Starting the conversation before starting the search
The most successful school-driven moves begin with a conversation about the school decision itself, not with a property search. Once the admissions picture is clear and the financial implications properly understood, the property search becomes a far more purposeful exercise. The right area, the right streets, and the right timing all follow naturally from that clarity.
If you are considering moving house for school catchment, are driven by fees, or it’s a combination of both, we would welcome a conversation before you begin searching. Contact our team for a no-obligation discussion about your plans.
Moving house for school: Frequently Asked Questions
Does moving house guarantee a school place?
No. For state schools, living within a published catchment area or designated zone improves the likelihood of an offer but does not guarantee one. Admissions criteria are applied in a fixed order, and sibling priority and distance fluctuations mean outcomes vary year to year. For independent schools, a place is subject to the school’s own admissions and assessment process regardless of address.

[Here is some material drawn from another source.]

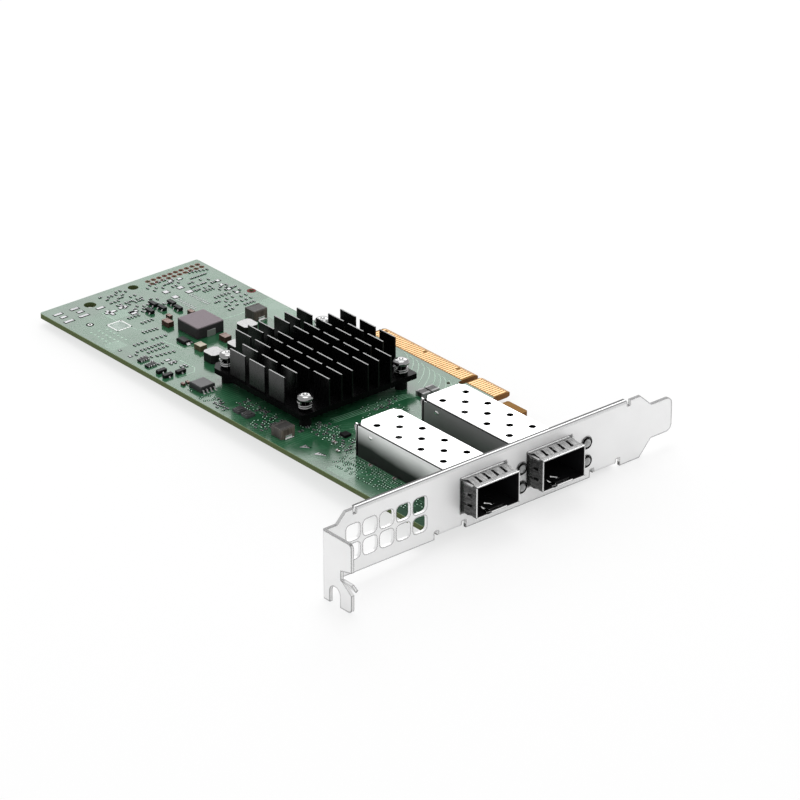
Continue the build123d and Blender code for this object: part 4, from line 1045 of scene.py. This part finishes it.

How early should families begin planning a school-driven move?
In our experience, earlier than many families initially expect. For families targeting selective state schools, a move often works best when planning begins well before Year 6, allowing time to settle in the area and understand local preparation expectations. For fee-driven moves, planning well ahead of the start of the fee cycle preserves the most financial flexibility.
Is it worth renting before buying near a target school?
For families where a specific school place is the primary objective, renting first is often the most rational approach. It allows the admissions process to resolve before a purchase is committed to, and it helps reduce the risk of a costly move based on an admissions assumption that does not materialise.